Prescription dewormers are generally the most potent and effective options available. More importantly, a vet can identify which specific parasites your puppy has through a fecal test, so you’re not guessing at treatment. If your puppy has a heavy worm burden, especially hookworms that cause anemia, precise treatment matters. Hookworm infection in young puppies can be fatal because the worms feed on blood and leave open wounds inside the intestine as they move around.
Signs Your Puppy Has Worms
Many puppies with worms show no obvious symptoms at first. As the infection progresses, you may notice a pot-bellied appearance, diarrhea, vomiting, a dull coat, weight loss, or stunted growth compared to littermates. With hookworms specifically, pale gums signal anemia.
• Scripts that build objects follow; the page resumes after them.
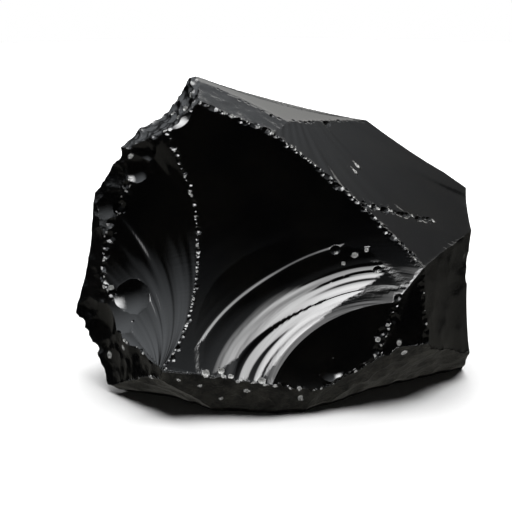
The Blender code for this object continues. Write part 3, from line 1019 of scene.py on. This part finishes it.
@dataclass(frozen=True)
class Chips:
    """One sort of small chips: those in rows along the ridges, and those set singly."""

    name: str
    rows: tuple[ChipRow, ...]
    nicks: tuple[Nick, ...]
    seed: int
    kind: int
    grid: tuple[int, int]
    clearance: float = 0.3
    sphere_rounds: int = 40
    face_rounds: int = 8
    crowding: float = 1.9
    uneven: float = 0.012
    uneven_turn: float = 4.0
    uneven_shift: float = 7.0

    def shining(self, spots: Array) -> Array:
        """The way halfway between the two directions in which light comes and goes."""
        return unit(unit(SHINE_FROM - spots) + unit(SHINE_TO - spots))

    def lie(self, balls: dict[str, Ball]) -> tuple[Array, Array, Array]:
        """Middles, radii and ways of the chips.

        A chip's spot is drawn along its row, and brought onto the ridge by projecting
        it on the two spheres in turn, and then on the two finished faces in turn.  Its
        middle is then moved outwards, so that it bites as deep as its row says.

        Args:
            balls: the flakes' spheres by name.

        Returns:
            The middles, one a row, the radii, and the ways in which the chips bite.
        """
        draw = np.random.default_rng(self.seed)
        flakes = {flake.name: flake for flake in FLAKES}
        middles, sizes, inwards = [], [], []
        for row in self.rows:
            even = (np.arange(row.count) + draw.uniform(0.1, 0.9, row.count)) / max(row.count, 1)
            share = np.array(row.shares) if row.shares else even
            first, second, start, end = row.ridge.value
            one, other = balls[first], balls[second]
            spots = place(start) + share[:, None] * (place(end) - place(start))
            for _ in range(self.sphere_rounds):
                spots = other.nearest(one.nearest(spots))
            for _ in range(self.face_rounds):
                spots = flakes[second].skin(flakes[first].skin(spots))
            outward = unit(unit(one.centre - spots) + unit(other.centre - spots))
            outward = unit((1.0 - row.shine) * outward + row.shine * self.shining(spots))
            outward = unit(outward + draw.normal(0.0, row.jitter, outward.shape))
            size = draw.uniform(*row.sizes, len(share))
            bite = draw.uniform(*row.bites, len(share))
            middles.append(spots + outward * (size - bite)[:, None])
            sizes.append(size)
            inwards.append(-outward)
        for nick in self.nicks:
            spot = flakes[nick.flake].skin(np.array((nick.spot,)))[0]
            way = self.shining(spot) if nick.faces is None else unit(np.array(nick.faces))
            middles.append((spot + way * (nick.size - nick.bite))[None])
            sizes.append((nick.size,))
            inwards.append(-way[None])
        return np.vstack(middles), np.concatenate(sizes), np.vstack(inwards)

    def batches(self, middles: Array, sizes: Array) -> list[Array]:
        """The chips in groups in which no two touch.

        Args:
            middles: middles of the chips.
            sizes: their radii.

        Returns:
            Index arrays, one a group.
        """
        apart = np.linalg.norm(middles[:, None] - middles[None], axis=-1)
        touching = apart < sizes[:, None] + sizes[None] + self.clearance
        groups: list[list[int]] = []
        for chip in range(len(sizes)):
            free = [group for group in groups if not touching[chip, group].any()]
            if free:
                free[0].append(chip)
            else:
                groups.append([chip])
        return [np.array(group) for group in groups]

    def cutter(self, name: str, middles: Array, sizes: Array, inwards: Array) -> bpy.types.Object:
        """One cutter of chips, each a ball with a slightly uneven skin.

        A skin point is the chip's middle plus its radius, made longer or shorter by a
        few sines of its direction, times the direction.  The points stand closest
        together where the ball bites deepest.

        Args:
            name: name of the cutter.
            middles: middles of the chips.
            sizes: their radii.
            inwards: the ways in which they bite.

        Returns:
            The cutter.
        """
        rows, columns = self.grid
        lean = math.pi * (np.arange(1, rows + 1) / (rows + 1)) ** self.crowding
        turn = np.linspace(0.0, FULL_TURN, columns, endpoint=False)
        grid = np.stack(((np.sin(lean)[:, None] * np.cos(turn)).ravel(),
                         (np.sin(lean)[:, None] * np.sin(turn)).ravel(),
                         np.repeat(np.cos(lean), columns)), axis=-1)
        grid = np.vstack((grid, (0.0, 0.0, 1.0), (0.0, 0.0, -1.0)))
        ways = grid @ np.array([(*square_to(axis), axis) for axis in inwards])
        waves = np.sin(self.uneven_turn * ways + middles[:, None, :] * self.uneven_shift).sum(axis=-1)
        uneven = 1.0 + self.uneven * np.minimum(1.0, 3.0 / sizes)[:, None] * waves
        spots = middles[:, None] + ways * (sizes[:, None] * uneven)[..., None]
        shell = closed_faces(rows, columns)
        shift = (np.arange(len(sizes)) * len(grid))[:, None, None]
        groups = tuple((group[None] + shift).reshape(-1, group.shape[1]) for group in shell)
        return solid(name, spots.reshape(-1, 3), groups, self.kind)


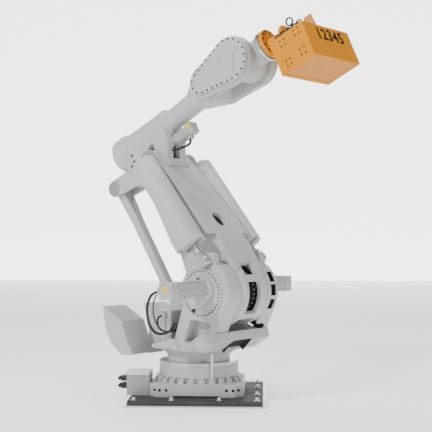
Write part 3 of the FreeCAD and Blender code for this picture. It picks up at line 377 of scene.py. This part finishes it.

You might also see actual worms in your puppy’s stool or vomit, which look like thin spaghetti strands (roundworms) or flat rice-grain segments (tapeworms).
Even if your puppy looks perfectly healthy, deworming on schedule is still important. Worm eggs shed in stool can infect other animals and, in the case of roundworms, pose a real health risk to children who play in contaminated soil.
How to Give Your Puppy a Dewormer
Liquid dewormers are easiest for very young puppies. Draw the correct dose into an oral syringe, hold your puppy gently, and place the syringe tip just behind a canine tooth, angled slightly to the side. Squirt slowly so your puppy has time to swallow rather than inhale the liquid. If your puppy seems to like the taste, let them lick it directly from the syringe tip.
For tablets, hiding the pill in a small amount of soft food or a pill pocket usually does the trick with older puppies. Chewable formulations like Simparica Trio are flavored, so most puppies take them willingly.
If your puppy vomits within a few hours of dosing, check whether the tablet came up whole. A whole tablet can simply be re-given once your puppy settles. If it’s partially digested or you can’t find it, contact your vet about whether a replacement dose is needed.
What to Expect After Treatment
Most dewormers start working within a few hours, and the vast majority of puppies behave completely normally afterward. You may see dead worms in your puppy’s stool for a day or two, which is a sign the medication is working, not a cause for concern. Occasional vomiting can happen with any oral medication, but serious side effects from standard puppy dewormers are rare.
One dose does not mean your puppy is worm-free. Larvae that were migrating through body tissues at the time of treatment won’t be affected until they reach the intestine, which is exactly why the every-two-weeks schedule exists for the first several months. Skipping doses or spacing them too far apart gives new waves of larvae time to mature and start producing eggs, restarting the cycle.
Choosing the Right Product
For a straightforward recommendation: start with pyrantel pamoate liquid at two weeks, repeat every two weeks, and transition to a broad-spectrum combination product or monthly preventative once your puppy is old enough and heavy enough (typically eight weeks and two to three pounds). If you want the simplest long-term approach, a monthly all-in-one chewable covers intestinal parasites, heartworm, fleas, and ticks in a single tablet your puppy will probably eat like a treat.
A fecal test from your vet takes the guesswork out entirely. It identifies exactly which parasites are present so treatment can be targeted. This is especially worthwhile if your puppy came from a shelter, a breeder with multiple litters, or any environment where parasite exposure was likely high.